Sono le 8.55 e sono solo in cima. Al rifugio avevo sentito altri che avrebbero fatto la cima e ho deciso di partire prima di tutti per poter essere solo a gustarmi il mare di montagne che ora ho davanti ai miei occhi. Guardo l’orizzonte. C’è forte vento in cima. Non una nuvola all’orizzonte e i deboli raggi del sole incominciano a scaldare il mio corpo che stando fermo sudato come sono si è infreddolito. La luce del sole abbaglia i miei occhi e sembra far luccicare qualcosa un po’ ovunque. Sorrido: la leggenda dei diamanti mi torna alla mente: dove saranno nascosti i diamanti? Se non fosse solo una leggenda? Trovarli sarebbe bello no?

 

Perché cercare i diamanti? Non ha senso Fra. Un pensiero chiaro appare nella mia mente: tu i tuoi diamanti li hai già trovati.

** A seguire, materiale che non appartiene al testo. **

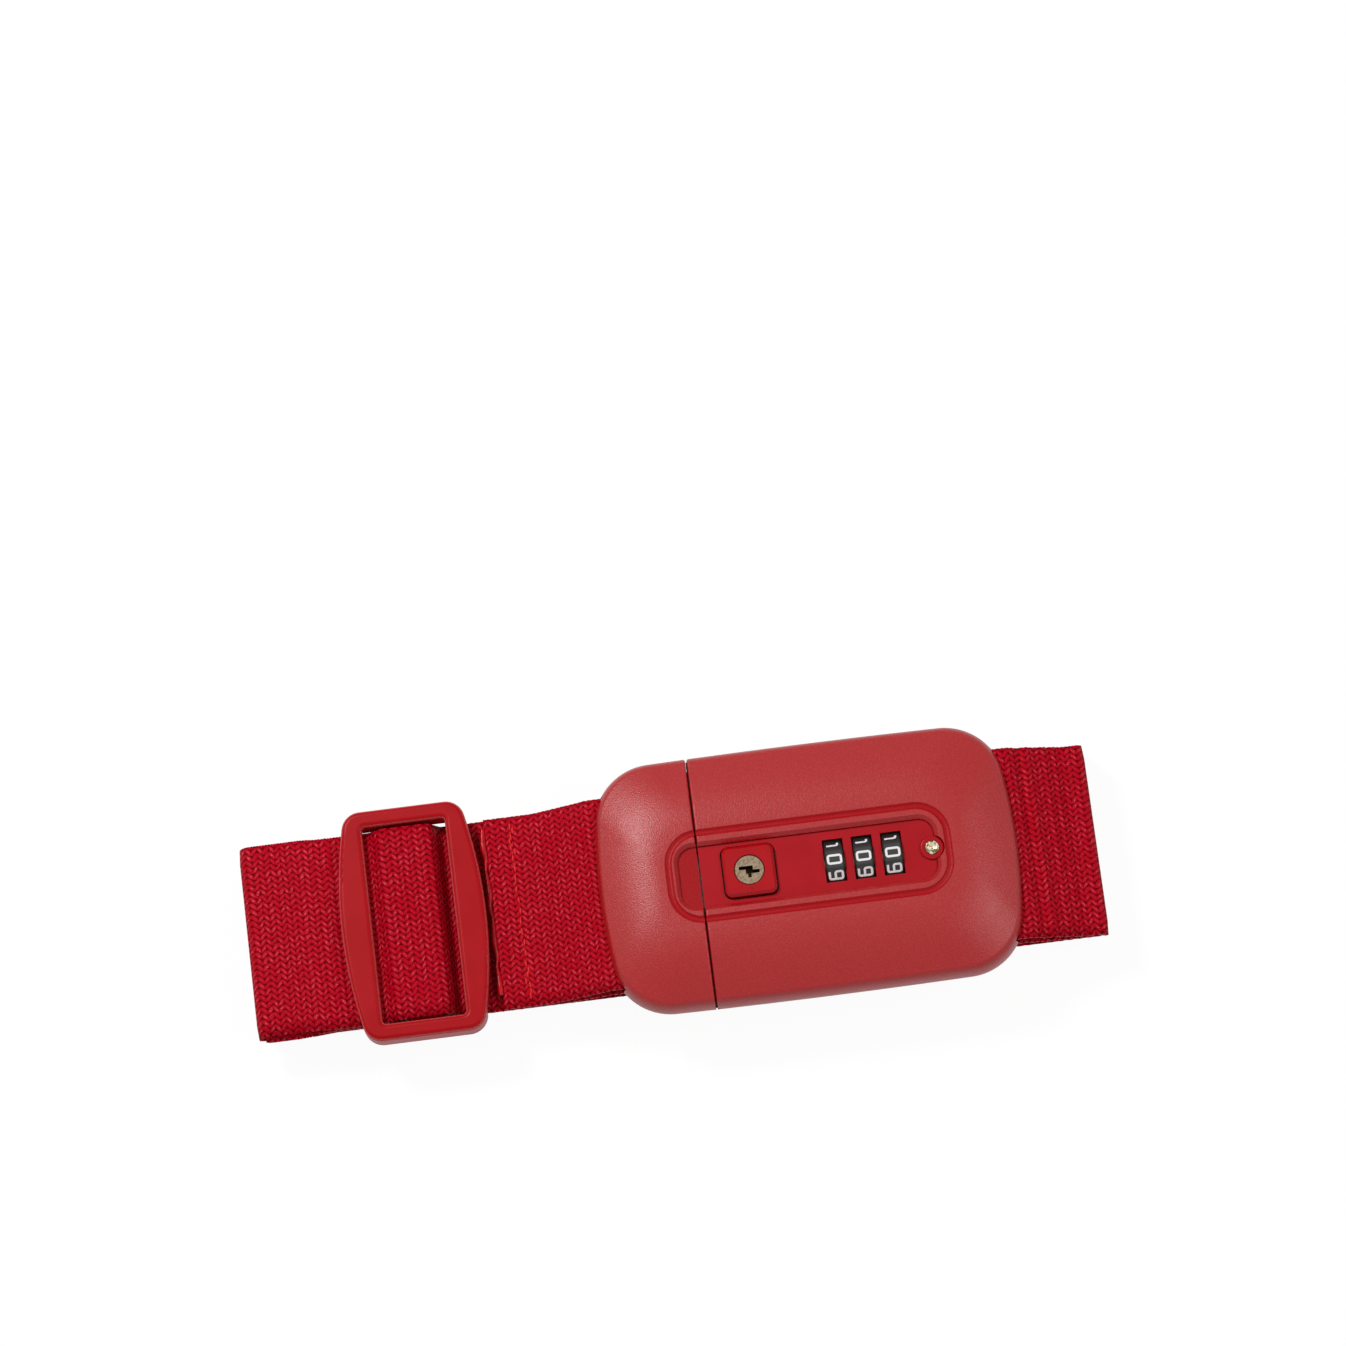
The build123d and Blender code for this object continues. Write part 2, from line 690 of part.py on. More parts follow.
# ---------------------------------------------------------------- reset pin

reset_flange_high = panel_back - panel_fit
reset_flange_low = reset_flange_high - reset_flange_thickness
with BuildPart() as reset_pin:
    with Locations((reset_x, 0, reset_bottom)):
        Cylinder(reset_radius, panel_face + reset_boss_height + reset_proud - reset_bottom,
                 align=(Align.CENTER, Align.CENTER, Align.MIN))
    fillet(reset_pin.faces().sort_by(Axis.Z)[-1].edges(), reset_proud)
    # a cup for the tip of a pen
    with Locations((reset_x, 0, panel_face + reset_boss_height + reset_proud)):
        Cone(0, reset_cup_radius, reset_cup_depth,
             align=(Align.CENTER, Align.CENTER, Align.MAX), mode=Mode.SUBTRACT)
    with Locations((reset_x, 0, reset_flange_low)):
        Cylinder(reset_flange_radius, reset_flange_thickness,
                 align=(Align.CENTER, Align.CENTER, Align.MIN))
finish(reset_pin, "reset_pin")

with BuildPart() as reset_spring:
    with Locations((reset_x, 0, 0)):
        add(coil(post_top + spring_seat, reset_flange_low - spring_seat,
                 reset_radius + soft_clearance + spring_wire / 2, spring_turns))
finish(reset_spring, "reset_spring")

# ---------------------------------------------------------------- tongue half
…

In questo momento così particolare della mia vita, difficile, dove una persona cara lotta per la vita ho scoperto e trovato persone uniche, fantastiche che mi sono al mio fianco e senza che io chieda aiuto nei momenti di sconforto sono già li, pronte a tendermi la mano e starmi accanto.

Ancora una volta la montagna mi ha insegnato a guardare la vita con occhi diversi, nuovi, e a capire che i diamanti, quelli veri, non sono solo pietre di un valore economico inestimabile ma anche persone uniche con cui condividiamo la vita ogni giorno.

Riprendo a camminare col sorriso e in cuor mio dico grazie alla montagna per l’ennesima lezione di vita.